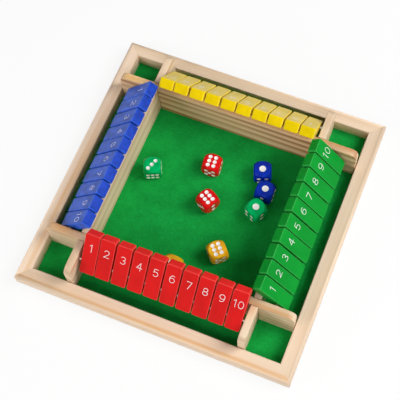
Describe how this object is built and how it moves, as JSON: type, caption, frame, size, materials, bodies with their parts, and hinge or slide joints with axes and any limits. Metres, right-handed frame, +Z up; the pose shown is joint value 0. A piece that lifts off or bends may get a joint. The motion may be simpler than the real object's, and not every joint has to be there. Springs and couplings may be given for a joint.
{
  "type": "shut the box game",
  "caption": "Square wooden dice game with a felt tray, hinged number tiles along all sides and loose dice.",
  "frame": {"origin": "middle of the footprint, on the surface that the board stands on", "axes": "+Z up; the red row lies along -Y, the green row along +X, the yellow row along +Y and the blue row along -X"},
  "size_m": [0.25, 0.25, 0.0554],
  "materials": {
    "pine_frame": "sanded pine, clear satin",
    "pine_inner": "sanded pine, clear satin, stronger grain",
    "felt_green": "green felt cloth glued on a thin wooden board",
    "board_wood": "thin plain board under the felt, its underside is a guess",
    "number_white": "printed white paint",
    "pip_white": "white paint in the dice's dimples",
    "rod_steel": "drawn steel wire",
    "paint_red": "gloss paint on wood",
    "paint_green": "gloss paint on wood",
    "paint_yellow": "gloss paint on wood",
    "paint_blue": "gloss paint on wood",
    "die_red": "polished acrylic, white pips",
    "die_green": "polished acrylic, white pips",
    "die_blue": "polished acrylic, white pips",
    "die_yellow": "polished acrylic, white pips"
  },
  "bodies": {
    "board": {"base_panel": "felt_green", "frame_rail_front": "pine_frame", "inner_rail_front": "pine_inner", "hinge_rod_front": "rod_steel", "frame_rail_right": "pine_frame", "inner_rail_right": "pine_inner", "hinge_rod_right": "rod_steel", "frame_rail_back": "pine_frame", "inner_rail_back": "pine_inner", "hinge_rod_back": "rod_steel", "frame_rail_left": "pine_frame", "inner_rail_left": "pine_inner", "hinge_rod_left": "rod_steel"},
    "tile_red_01": {"tile_red_01": "paint_red"},
    "tile_red_02": {"tile_red_02": "paint_red"},
    "tile_red_03": {"tile_red_03": "paint_red"},
    "tile_red_04": {"tile_red_04": "paint_red"},
    "tile_red_05": {"tile_red_05": "paint_red"},
    "tile_red_06": {"tile_red_06": "paint_red"},
    "tile_red_07": {"tile_red_07": "paint_red"},
    "tile_red_08": {"tile_red_08": "paint_red"},
    "tile_red_09": {"tile_red_09": "paint_red"},
    "tile_red_10": {"tile_red_10": "paint_red"},
    "tile_green_01": {"tile_green_01": "paint_green"},
    "tile_green_02": {"tile_green_02": "paint_green"},
    "tile_green_03": {"tile_green_03": "paint_green"},
    "tile_green_04": {"tile_green_04": "paint_green"},
    "tile_green_05": {"tile_green_05": "paint_green"},
    "tile_green_06": {"tile_green_06": "paint_green"},
    "tile_green_07": {"tile_green_07": "paint_green"},
    "tile_green_08": {"tile_green_08": "paint_green"},
    "tile_green_09": {"tile_green_09": "paint_green"},
    "tile_green_10": {"tile_green_10": "paint_green"},
    "tile_yellow_01": {"tile_yellow_01": "paint_yellow"},
    "tile_yellow_02": {"tile_yellow_02": "paint_yellow"},
    "tile_yellow_03": {"tile_yellow_03": "paint_yellow"},
    "tile_yellow_04": {"tile_yellow_04": "paint_yellow"},
    "tile_yellow_05": {"tile_yellow_05": "paint_yellow"},
    "tile_yellow_06": {"tile_yellow_06": "paint_yellow"},
    "tile_yellow_07": {"tile_yellow_07": "paint_yellow"},
    "tile_yellow_08": {"tile_yellow_08": "paint_yellow"},
    "tile_yellow_09": {"tile_yellow_09": "paint_yellow"},
    "tile_yellow_10": {"tile_yellow_10": "paint_yellow"},
    "tile_blue_01": {"tile_blue_01": "paint_blue"},
    "tile_blue_02": {"tile_blue_02": "paint_blue"},
    "tile_blue_03": {"tile_blue_03": "paint_blue"},
    "tile_blue_04": {"tile_blue_04": "paint_blue"},
    "tile_blue_05": {"tile_blue_05": "paint_blue"},
    "tile_blue_06": {"tile_blue_06": "paint_blue"},
    "tile_blue_07": {"tile_blue_07": "paint_blue"},
    "tile_blue_08": {"tile_blue_08": "paint_blue"},
    "tile_blue_09": {"tile_blue_09": "paint_blue"},
    "tile_blue_10": {"tile_blue_10": "paint_blue"},
    "die_green_a": {"die_green_a": "die_green"},
    "die_red_a": {"die_red_a": "die_red"},
    "die_red_b": {"die_red_b": "die_red"},
    "die_blue_b": {"die_blue_b": "die_blue"},
    "die_blue_a": {"die_blue_a": "die_blue"},
    "die_green_b": {"die_green_b": "die_green"},
    "die_yellow_a": {"die_yellow_a": "die_yellow"}
  },
  "joints": [
    {"name": "flip_red_01", "type": "hinge", "parent": "board", "child": "tile_red_01", "pos_m": [-0.06458, -0.0936, 0.0306], "axis": [1, 0, 0], "range_deg": [0, 151.9]},
    {"name": "flip_red_02", "type": "hinge", "parent": "board", "child": "tile_red_02", "pos_m": [-0.05061, -0.0936, 0.0306], "axis": [1, 0, 0], "range_deg": [0, 151.9]},
    {"name": "flip_red_03", "type": "hinge", "parent": "board", "child": "tile_red_03", "pos_m": [-0.03583, -0.0936, 0.0306], "axis": [1, 0, 0], "range_deg": [0, 151.9]},
    {"name": "flip_red_04", "type": "hinge", "parent": "board", "child": "tile_red_04", "pos_m": [-0.02119, -0.0936, 0.0306], "axis": [1, 0, 0], "range_deg": [0, 151.9]},
    {"name": "flip_red_05", "type": "hinge", "parent": "board", "child": "tile_red_05", "pos_m": [-0.00674, -0.0936, 0.0306], "axis": [1, 0, 0], "range_deg": [0, 151.9]},
    {"name": "flip_red_06", "type": "hinge", "parent": "board", "child": "tile_red_06", "pos_m": [0.00787, -0.0936, 0.0306], "axis": [1, 0, 0], "range_deg": [0, 151.9]},
    {"name": "flip_red_07", "type": "hinge", "parent": "board", "child": "tile_red_07", "pos_m": [0.02251, -0.0936, 0.0306], "axis": [1, 0, 0], "range_deg": [0, 151.9]},
    {"name": "flip_red_08", "type": "hinge", "parent": "board", "child": "tile_red_08", "pos_m": [0.03688, -0.0936, 0.0306], "axis": [1, 0, 0], "range_deg": [0, 151.9]},
    {"name": "flip_red_09", "type": "hinge", "parent": "board", "child": "tile_red_09", "pos_m": [0.05138, -0.0936, 0.0306], "axis": [1, 0, 0], "range_deg": [0, 151.9]},
    {"name": "flip_red_10", "type": "hinge", "parent": "board", "child": "tile_red_10", "pos_m": [0.06568, -0.0936, 0.0306], "axis": [1, 0, 0], "range_deg": [0, 151.9]},
    {"name": "flip_green_01", "type": "hinge", "parent": "board", "child": "tile_green_01", "pos_m": [0.0936, -0.06503, 0.0306], "axis": [0, 1, 0], "range_deg": [0, 151.9]},
    {"name": "flip_green_02", "type": "hinge", "parent": "board", "child": "tile_green_02", "pos_m": [0.0936, -0.05066, 0.0306], "axis": [0, 1, 0], "range_deg": [0, 151.9]},
    {"name": "flip_green_03", "type": "hinge", "parent": "board", "child": "tile_green_03", "pos_m": [0.0936, -0.03631, 0.0306], "axis": [0, 1, 0], "range_deg": [0, 151.9]},
    {"name": "flip_green_04", "type": "hinge", "parent": "board", "child": "tile_green_04", "pos_m": [0.0936, -0.0215, 0.0306], "axis": [0, 1, 0], "range_deg": [0, 151.9]},
    {"name": "flip_green_05", "type": "hinge", "parent": "board", "child": "tile_green_05", "pos_m": [0.0936, -0.0073, 0.0306], "axis": [0, 1, 0], "range_deg": [0, 151.9]},
    {"name": "flip_green_06", "type": "hinge", "parent": "board", "child": "tile_green_06", "pos_m": [0.0936, 0.00756, 0.0306], "axis": [0, 1, 0], "range_deg": [0, 151.9]},
    {"name": "flip_green_07", "type": "hinge", "parent": "board", "child": "tile_green_07", "pos_m": [0.0936, 0.02189, 0.0306], "axis": [0, 1, 0], "range_deg": [0, 151.9]},
    {"name": "flip_green_08", "type": "hinge", "parent": "board", "child": "tile_green_08", "pos_m": [0.0936, 0.03657, 0.0306], "axis": [0, 1, 0], "range_deg": [0, 151.9]},
    {"name": "flip_green_09", "type": "hinge", "parent": "board", "child": "tile_green_09", "pos_m": [0.0936, 0.05099, 0.0306], "axis": [0, 1, 0], "range_deg": [0, 151.9]},
    {"name": "flip_green_10", "type": "hinge", "parent": "board", "child": "tile_green_10", "pos_m": [0.0936, 0.06537, 0.0306], "axis": [0, 1, 0], "range_deg": [0, 151.9]},
    {"name": "flip_yellow_01", "type": "hinge", "parent": "board", "child": "tile_yellow_01", "pos_m": [0.06534, 0.0936, 0.0306], "axis": [-1, 0, 0], "range_deg": [0, 151.9]},
    {"name": "flip_yellow_02", "type": "hinge", "parent": "board", "child": "tile_yellow_02", "pos_m": [0.05111, 0.0936, 0.0306], "axis": [-1, 0, 0], "range_deg": [0, 151.9]},
    {"name": "flip_yellow_03", "type": "hinge", "parent": "board", "child": "tile_yellow_03", "pos_m": [0.03638, 0.0936, 0.0306], "axis": [-1, 0, 0], "range_deg": [0, 151.9]},
    {"name": "flip_yellow_04", "type": "hinge", "parent": "board", "child": "tile_yellow_04", "pos_m": [0.02205, 0.0936, 0.0306], "axis": [-1, 0, 0], "range_deg": [0, 151.9]},
    {"name": "flip_yellow_05", "type": "hinge", "parent": "board", "child": "tile_yellow_05", "pos_m": [0.00725, 0.0936, 0.0306], "axis": [-1, 0, 0], "range_deg": [0, 151.9]},
    {"name": "flip_yellow_06", "type": "hinge", "parent": "board", "child": "tile_yellow_06", "pos_m": [-0.00713, 0.0936, 0.0306], "axis": [-1, 0, 0], "range_deg": [0, 151.9]},
    {"name": "flip_yellow_07", "type": "hinge", "parent": "board", "child": "tile_yellow_07", "pos_m": [-0.02181, 0.0936, 0.0306], "axis": [-1, 0, 0], "range_deg": [0, 151.9]},
    {"name": "flip_yellow_08", "type": "hinge", "parent": "board", "child": "tile_yellow_08", "pos_m": [-0.03628, 0.0936, 0.0306], "axis": [-1, 0, 0], "range_deg": [0, 151.9]},
    {"name": "flip_yellow_09", "type": "hinge", "parent": "board", "child": "tile_yellow_09", "pos_m": [-0.05114, 0.0936, 0.0306], "axis": [-1, 0, 0], "range_deg": [0, 151.9]},
    {"name": "flip_yellow_10", "type": "hinge", "parent": "board", "child": "tile_yellow_10", "pos_m": [-0.06506, 0.0936, 0.0306], "axis": [-1, 0, 0], "range_deg": [0, 151.9]},
    {"name": "flip_blue_01", "type": "hinge", "parent": "board", "child": "tile_blue_01", "pos_m": [-0.0936, 0.06508, 0.0306], "axis": [0, -1, 0], "range_deg": [0, 151.9]},
    {"name": "flip_blue_02", "type": "hinge", "parent": "board", "child": "tile_blue_02", "pos_m": [-0.0936, 0.05126, 0.0306], "axis": [0, -1, 0], "range_deg": [0, 151.9]},
    {"name": "flip_blue_03", "type": "hinge", "parent": "board", "child": "tile_blue_03", "pos_m": [-0.0936, 0.03628, 0.0306], "axis": [0, -1, 0], "range_deg": [0, 151.9]},
    {"name": "flip_blue_04", "type": "hinge", "parent": "board", "child": "tile_blue_04", "pos_m": [-0.0936, 0.0215, 0.0306], "axis": [0, -1, 0], "range_deg": [0, 151.9]},
    {"name": "flip_blue_05", "type": "hinge", "parent": "board", "child": "tile_blue_05", "pos_m": [-0.0936, 0.00758, 0.0306], "axis": [0, -1, 0], "range_deg": [0, 151.9]},
    {"name": "flip_blue_06", "type": "hinge", "parent": "board", "child": "tile_blue_06", "pos_m": [-0.0936, -0.00725, 0.0306], "axis": [0, -1, 0], "range_deg": [0, 151.9]},
    {"name": "flip_blue_07", "type": "hinge", "parent": "board", "child": "tile_blue_07", "pos_m": [-0.0936, -0.02193, 0.0306], "axis": [0, -1, 0], "range_deg": [0, 151.9]},
    {"name": "flip_blue_08", "type": "hinge", "parent": "board", "child": "tile_blue_08", "pos_m": [-0.0936, -0.03624, 0.0306], "axis": [0, -1, 0], "range_deg": [0, 151.9]},
    {"name": "flip_blue_09", "type": "hinge", "parent": "board", "child": "tile_blue_09", "pos_m": [-0.0936, -0.05095, 0.0306], "axis": [0, -1, 0], "range_deg": [0, 151.9]},
    {"name": "flip_blue_10", "type": "hinge", "parent": "board", "child": "tile_blue_10", "pos_m": [-0.0936, -0.06522, 0.0306], "axis": [0, -1, 0], "range_deg": [0, 151.9]},
    {"name": "lift_green_a", "type": "slide", "parent": "board", "child": "die_green_a", "axis": [0, 0, 1], "range_m": [0, 0.07]},
    {"name": "lift_red_a", "type": "slide", "parent": "board", "child": "die_red_a", "axis": [0, 0, 1], "range_m": [0, 0.07]},
    {"name": "lift_red_b", "type": "slide", "parent": "board", "child": "die_red_b", "axis": [0, 0, 1], "range_m": [0, 0.07]},
    {"name": "lift_blue_b", "type": "slide", "parent": "board", "child": "die_blue_b", "axis": [0, 0, 1], "range_m": [0, 0.07]},
    {"name": "lift_blue_a", "type": "slide", "parent": "board", "child": "die_blue_a", "axis": [0, 0, 1], "range_m": [0, 0.07]},
    {"name": "lift_green_b", "type": "slide", "parent": "board", "child": "die_green_b", "axis": [0, 0, 1], "range_m": [0, 0.07]},
    {"name": "lift_yellow_a", "type": "slide", "parent": "board", "child": "die_yellow_a", "axis": [0, 0, 1], "range_m": [0, 0.07]}
  ]
}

▶ _What is being asked_
Find the lines above holding the word "materials" and show them.

▶ _Full answer_
Describe how this object is built and how it moves, as JSON: type, caption, frame, size, materials, bodies with their parts, and hinge or slide joints with axes and any limits. Metres, right-handed frame, +Z up; the pose shown is joint value 0. A piece that lifts off or bends may get a joint. The motion may be simpler than the real object's, and not every joint has to be there. Springs and couplings may be given for a joint.
  "materials": {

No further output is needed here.